A destination cette fois des publics professionnels, un géo-catalogue de données forestières a aussi été réalisé. Unique en son genre, cette base de données géo-référencées, accessible en ligne et qui sera continuellement enrichie, réunit les données produites par les différents acteurs locaux impliqués dans la gestion d’une forêt : gestionnaires, chercheurs, associations de protection de la nature… Mais ce n’est pas tout. Le catalogue est accompagné d’un mode d’emploi des données adapté aux problématiques concrètes auxquelles gestionnaires et autres acteurs peuvent être confrontés. Construction d’une trame de vieux bois, élaboration d’un plan de câblage pour extraire le bois coupé, organisation d’une manifestation sportive à grande échelle ou encore construction d’un circuit court d’approvisionnement en bois énergie, selon chaque cas de figure, l’outil guide l’utilisateur vers les données utiles et la manière optimale de les utiliser.
collective de la gestion forestière.
Fiche d’identité du projet OUI-GEF
- Nom : Outils innovants pour une gestion concertée des forêts (OUI-GEF)
- Dates : 2015-2019
- Coordinateur : Irstea, unité LESSEM, Marc Fuhr
- Budget : 660 000 €
- Financement PSDR : INRA, Région Auvergne Rhône-Alpes, Irstea, Union européenne (FEADER, PEI-AGRI)
- Partenaires : UR LESSEM, UMR Espace, UMR Edytem, Centre Régional de la Propriété Forestière Rhône-Alpes, Institut pour le Développement Forestier, Office National des Forêts, Parc Naturel Régional de Chartreuse, Parc Naturel Régional du Massif des Bauges, Parc Naturel Régional du Pilat
La valorisation de la biomasse, pilier de la bioéconomie
La bioéconomie s’appuie sur l’utilisation des ressources issues du vivant, comme la biomasse fournie par les forêts, pour assurer nos besoins en alimentation, énergie ou construction, tout en limitant notre impact sur l’environnement.
La France s’est dotée d’une stratégie pour la bioéconomie en janvier 2018. La commission européenne a révisé en octobre 2018 sa stratégie pour mettre en exergue la nécessité d’une bioéconomie durable et circulaire.

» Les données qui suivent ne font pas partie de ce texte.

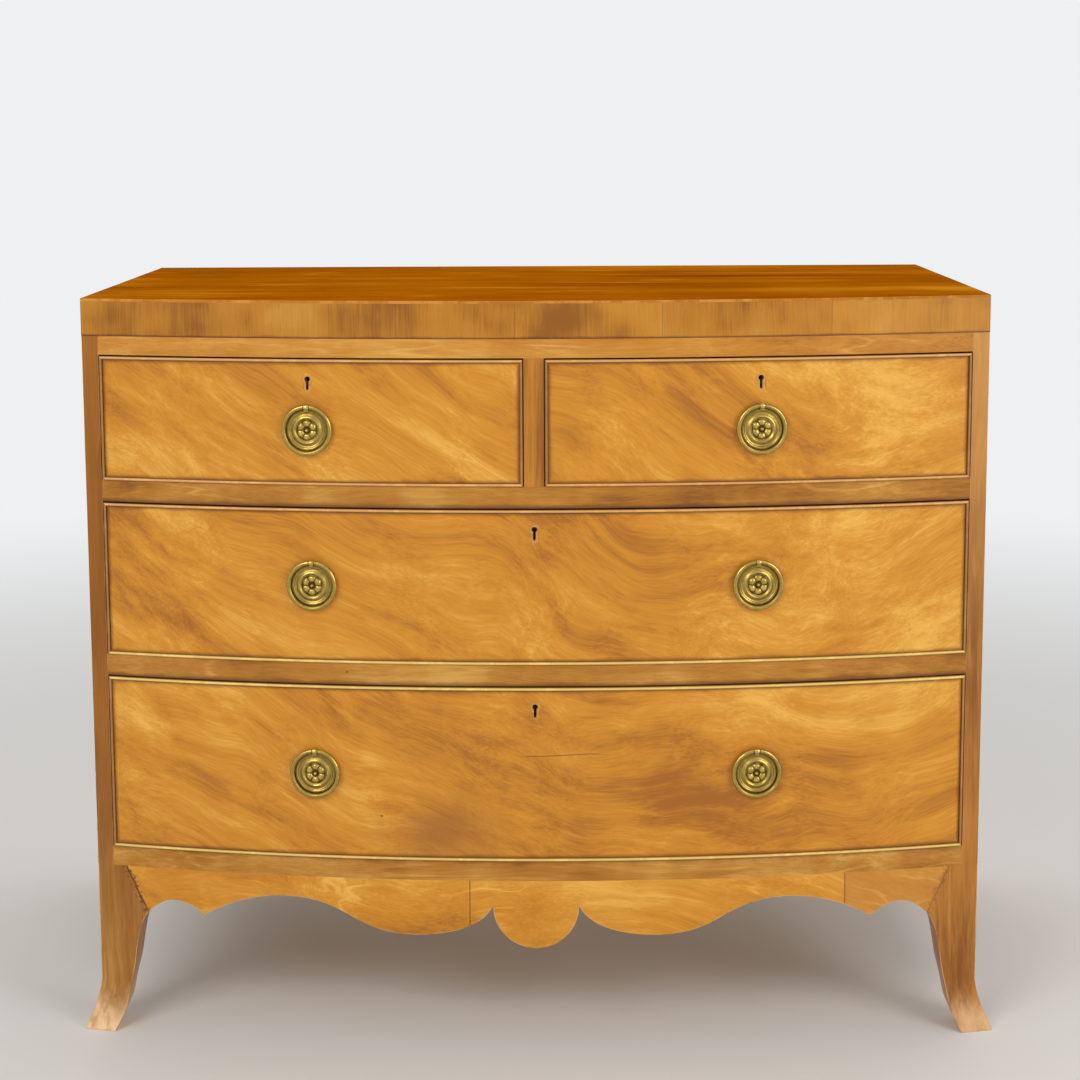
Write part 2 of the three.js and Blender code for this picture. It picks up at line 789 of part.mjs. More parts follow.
// A drawer bottom: a thin panel that slides in from the back
function drawerBottom(plan) {
  const [[, innerLow], [innerHigh]] = plan.sides;
  const reach = grooveDepth - fitGap;
  const top = drawerBottomLift + drawerBottomThickness;
  const outer = Math.max(Math.abs(innerLow), Math.abs(innerHigh));
  const shoulderY = bowY(outer, -frontThickness) + overrun;
  const nib = bowFrontBoard(
    innerLow + fitGap, innerHigh - fitGap, grooveDepth - frontThickness - fitGap, shoulderY + overrun,
    drawerBottomLift, top,
  );
  const panel = block(
    [innerLow - reach, shoulderY, drawerBottomLift], [innerHigh + reach, plan.rearY, top],
  );
  return nib.add(panel);
}

// The backplate's turned profile, as shares of its radius and of its height
const plateHeight = 6;
const plateEdge = 1.5;
const plateProfileShares = [
  [0, 1], [0.147, 0.5], [0.34, 0.88], [0.423, 0.4], [0.54, 0.76],
  [0.642, 0.66], [0.728, 0.36], [0.809, 0.62], [0.874, 0.6], [0.93, 0.25],
];

// A backplate with the knuckle that holds the ring, and the post and nut that hold
// the plate to the drawer front
function backplate() {
  const profile = [
    new THREE.Vector2(0, 0), new THREE.Vector2(plateRadius, 0), new THREE.Vector2(plateRadius, plateEdge),
    ...plateProfileShares.slice().reverse()
      .map(([r, h]) => new THREE.Vector2(r * plateRadius, h * plateHeight)),
  ];
  const turned = new THREE.LatheGeometry(profile, plateSteps).rotateX(Math.PI);
  const half = knuckleWidth / 2;
  const pivotZ = ringPivotHeight();
  const neckFoot = plateRadius - knuckleRadius;
  const neck = block(
    [-neckWidth / 2, -ringStandoff - knuckleRadius / 2, neckFoot], [neckWidth / 2, 0, pivotZ],
  );
  const knuckle = prism(round(-ringStandoff, pivotZ, knuckleRadius), 'x', -half, half);
  const bore = prism(round(-ringStandoff, pivotZ, pivotBoreRadius), 'x', -half - overrun, half + overrun);
  const nutY = frontThickness + fitGap;
  const post = prism(round(0, 0, postRadius), 'y', -plateEdge / 2, frontThickness + postReach);
  const nut = prism(
    rectangle(-nutWidth / 2, -nutWidth / 2, nutWidth / 2, nutWidth / 2), 'y', nutY, nutY + nutThickness,
  );
  return cut(joined(toSolid(turned), neck, knuckle, post, nut), bore);
}

// The ring's ends stop short of the knuckle, and its pivot lies in line with them
const ringStartAngle = Math.asin((knuckleWidth / 2 + fitGap) / ringRadius);
function ringPivotHeight() {
  return ringRadius * Math.cos(ringStartAngle);
}

// The ring: a round wire bent to an open circle, with a pin on each end that turns
// in the knuckle's bore. It is made about its pivot, and hangs down.
function pullRing() {
  const pivotZ = ringPivotHeight();
  const circle = (centre, across, radius) => {
    const ring = [];
    for (let i = 0; i < wireSides; i += 1) {
      const angle = 2 * Math.PI * i / wireSides;
      ring.push(centre.clone()
        .addScaledVector(across, radius * Math.cos(angle))
        .add(new THREE.Vector3(0, radius * Math.sin(angle), 0)));
    }
    return ring;
  };
  const upright = new THREE.Vector3(0, 0, 1);
  const start = knuckleWidth / 2 + fitGap;
  const pinAt = (x) => new THREE.Vector3(x, 0, 0);
  const rings = [
    circle(pinAt(start - pivotPinLength), upright, pivotPinRadius),
    circle(pinAt(start), upright, pivotPinRadius),
    circle(pinAt(start), upright, ringWireRadius),
  ];
  const sweep = 2 * (Math.PI - ringStartAngle);
  for (let i = 1; i < ringSteps; i += 1) {
    const angle = ringStartAngle + sweep * i / ringSteps;
    const across = new THREE.Vector3(Math.sin(angle), 0, Math.cos(angle));
    const centre = across.clone().multiplyScalar(ringRadius);
    centre.z -= pivotZ;
    rings.push(circle(centre, across, ringWireRadius));
  }
  const downwards = upright.clone().negate();
  rings.push(
    circle(pinAt(-start), downwards, ringWireRadius),
    circle(pinAt(-start), downwards, pivotPinRadius),
    circle(pinAt(pivotPinLength - start), downwards, pivotPinRadius),
  );
  const cap = rings[0].map(({ y, z }) => new THREE.Vector2(z, y));
  return loft(rings, cap);
}

// A group that carries a fitting square to the bow at a place on a drawer front
function fittingSeat(parent, x, z) {
  const seat = new THREE.Group();
  seat.position.set(x, bowY(x), z);
  seat.rotation.z = bowTurn(x);
  parent.add(seat);
  return seat;
}

function addRingPull(parent, name, { x, z }) {
  const seat = fittingSeat(parent, x, z);
  const plate = addPiece(seat, `${name}_backplate`, backplate(), 'brass');
  plate.position.y = -fineGap;
  const ring = addPiece(seat, `${name}_ring`, pullRing(), 'brass');
  ring.position.set(0, -ringStandoff - fineGap, ringPivotHeight());
}

function addLock(parent, name, x, z) {
  const seat = fittingSeat(parent, x, z);
  addPiece(seat, `${name}_lock_case`, lockCase(), 'steel');
  addPiece(seat, `${name}_lock_bolt`, lockBolt(), 'steel');
  addPiece(seat, `${name}_keyhole_lining`, keyholeLining(), 'brass');
}

// One whole drawer. Its pieces are made about its own floor.
function addDrawer(chest, drawer) {
  const plan = drawerPlan(drawer);
  const { name, keyholeX, handleXs, handleDrop } = drawer;
  const handleZ = drawer.opening / 2 - floorClearance - handleDrop;
  const handles = handleXs.map((x) => ({ x, z: handleZ }));
  const group = new THREE.Group();
  group.position.z = plan.baseZ;
  addPiece(group, `${name}_front`, drawerFront(plan, keyholeX, handles), 'figured');
  addPiece(group, `${name}_cock_bead`, cockBead(plan), 'bead');
  ['left', 'right'].forEach((side, i) => {
    addPiece(group, `${name}_side_${side}`, drawerSide(plan, plan.sides[i]), 'lining');
  });
  addPiece(group, `${name}_back`, drawerBack(plan), 'lining');
  addPiece(group, `${name}_bottom`, drawerBottom(plan), 'lining');
  addLock(group, name, keyholeX, plan.height - keyholeDrop);
  handles.forEach((handle, i) => {
    const place = handles.length > 1 ? ['_left', '_right'][i] : '';
    addRingPull(group, `${name}_pull${place}`, handle);
  });
  chest.add(group);
}

// The four drawers. The short ones have their ring pull and keyhole in the middle.
const dividerHalf = dividerWidth / 2;
const shortCentre = (dividerHalf + openingHalf) / 2;
const longHandles = [-longHandleSpacing / 2, longHandleSpacing / 2];
const drawers = [
  {
    name: 'drawer_top_left', left: -openingHalf, right: -dividerHalf, floor: upperLevel,
    opening: topOpening, keyholeX: -shortCentre, handleXs: [-shortCentre], handleDrop: topHandleDrop,
  },
  {
    name: 'drawer_top_right', left: dividerHalf, right: openingHalf, floor: upperLevel,
    opening: topOpening, keyholeX: shortCentre, handleXs: [shortCentre], handleDrop: topHandleDrop,
  },
  {
    name: 'drawer_middle', left: -openingHalf, right: openingHalf, floor: lowerLevel,
    opening: middleOpening, keyholeX: 0, handleXs: longHandles, handleDrop: 0,
  },
  {
    name: 'drawer_bottom', left: -openingHalf, right: openingHalf, floor: bottomLevel,
    opening: lowOpening, keyholeX: 0, handleXs: longHandles, handleDrop: lowHandleDrop,
  },
];

const chest = new THREE.Group();
const longStops = [-openingHalf / 2, openingHalf / 2];
addPiece(chest, 'top_board', topBoard(), 'top');
addPiece(chest, 'top_frame', cut(topFrame(), ...boltMortises([-shortCentre, shortCentre], topRailLevel)),
  'crossband');
addPiece(chest, 'shelf_upper',
  cut(shelf(upperLevel, upperRailHeight, [-shortCentre, shortCentre]),
    ...boltMortises([0], upperLevel - upperRailHeight)), 'rail');
addPiece(chest, 'shelf_lower',
  cut(shelf(lowerLevel, lowerRailHeight, longStops),
    ...boltMortises([0], lowerLevel - lowerRailHeight)), 'rail');
addPiece(chest, 'shelf_bottom', shelf(bottomLevel, bottomRailHeight, longStops), 'rail');
addPiece(chest, 'divider', divider(), 'rail');
addPiece(chest, 'side_left', carcaseSide(-1), 'side');
addPiece(chest, 'side_right', carcaseSide(1), 'side');
addPiece(chest, 'back_panel', backPanel(), 'lining');
addPiece(chest, 'apron', apron(), 'rail');
addPiece(chest, 'foot_front_left', frontFoot(-1), 'side');
addPiece(chest, 'foot_front_right', frontFoot(1), 'side');
drawers.forEach((drawer) => addDrawer(chest, drawer));

export default chest;
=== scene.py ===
# %% [markdown]
# # Bow front chest of drawers
# A mahogany chest with a gently bowed front: two short drawers over two long ones,
# on splayed feet with a shaped apron, and ring pulls on turned brass plates.
# The solid model is loaded as a fixed frame. Each step builds one piece or one finish
# around it, in metres, in the place of the solid it dresses.

# %% Load the frame
import math

import bmesh
import bpy
from mathutils import Matrix, Vector
from mathutils.geometry import interpolate_bezier


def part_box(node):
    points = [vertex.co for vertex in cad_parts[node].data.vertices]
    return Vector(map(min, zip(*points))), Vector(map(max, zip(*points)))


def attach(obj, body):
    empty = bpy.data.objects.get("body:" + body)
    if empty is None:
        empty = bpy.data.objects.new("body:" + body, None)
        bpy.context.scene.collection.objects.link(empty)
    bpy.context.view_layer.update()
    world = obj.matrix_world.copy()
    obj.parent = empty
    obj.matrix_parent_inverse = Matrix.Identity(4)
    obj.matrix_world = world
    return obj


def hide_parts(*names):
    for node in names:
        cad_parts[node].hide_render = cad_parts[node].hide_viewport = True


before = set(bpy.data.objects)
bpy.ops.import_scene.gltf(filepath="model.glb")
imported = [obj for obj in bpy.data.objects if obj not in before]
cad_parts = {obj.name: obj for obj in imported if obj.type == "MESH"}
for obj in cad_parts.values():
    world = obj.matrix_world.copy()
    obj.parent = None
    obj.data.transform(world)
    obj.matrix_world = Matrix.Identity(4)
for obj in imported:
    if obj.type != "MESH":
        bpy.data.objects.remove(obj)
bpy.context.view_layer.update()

# %% [markdown]
# ## Sizes that everything shares
# The front is an arc through both front corners. Its radius follows from the width of
# the chest and the depth of the bow, so a helper can say how far forward it stands at
# any place across the chest.

# %% Main sizes and the bow
MM = 0.001
HALF_WIDTH = 500 * MM
OPENING_HALF = 481 * MM
FOOT_HEIGHT = 192 * MM
BOW_DEPTH = 58 * MM
FRONT_CORNER = -219.5 * MM
BOW_RADIUS = (HALF_WIDTH ** 2 + BOW_DEPTH ** 2) / (2 * BOW_DEPTH)
BOW_CENTRE = FRONT_CORNER + BOW_RADIUS - BOW_DEPTH


def bow_y(x, out=0):
    """The place of the bowed front at x, or of a line that far in front of it."""
    return BOW_CENTRE - math.sqrt((BOW_RADIUS + out) ** 2 - x ** 2)


print("bow radius", round(BOW_RADIUS, 4), "crown at", round(bow_y(0), 4))

# %% [markdown]
# ## Camera
# The chest is seen from in front, a little right of its middle and just above its top.
# A long lens from nearly three metres keeps the sides upright, and a small shift holds
# the chest in the frame without tipping the camera more.

# %% Camera
EYE = Vector((0.0241, -2.5888, 1.0288))
PITCH, YAW, ROLL = 0.1330, 0.0177, -0.0056


def put_in_scene(name, data):
    """A new object in the scene, at the origin."""
    made = bpy.data.objects.new(name, data)
    bpy.context.scene.collection.objects.link(made)
    return made


camera_data = bpy.data.cameras.new("camera")
camera_data.sensor_width = 36
camera_data.lens = 72.08
camera_data.shift_x = 0.0202
camera_data.shift_y = -0.12
camera = put_in_scene("camera", camera_data)
look = Matrix.Rotation(YAW, 4, "Z") @ Matrix.Rotation(math.pi / 2 - PITCH, 4, "X")
camera.matrix_world = Matrix.Translation(EYE) @ look @ Matrix.Rotation(ROLL, 4, "Z")
bpy.context.scene.camera = camera
bpy.context.scene.view_settings.view_transform = "Standard"
print("camera at", [round(v, 3) for v in camera.location])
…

Afin de définir les besoins de recherche pour aller vers une bioéconomie durable qui intègre les limites finies de la planète, l’INRA, Irstea et l’IFPEN en association avec les Ministères “Agriculture et Alimentation”, “Enseignement supérieur, Recherche et Innovation”, “Transition Écologique et Solidaire” et en partenariat avec le Ministère Fédéral Allemand de “l’Alimentation et de l’Agriculture”, organisent un colloque européen sur la bioéconomie les 29 et 30 octobre 2019 à Paris.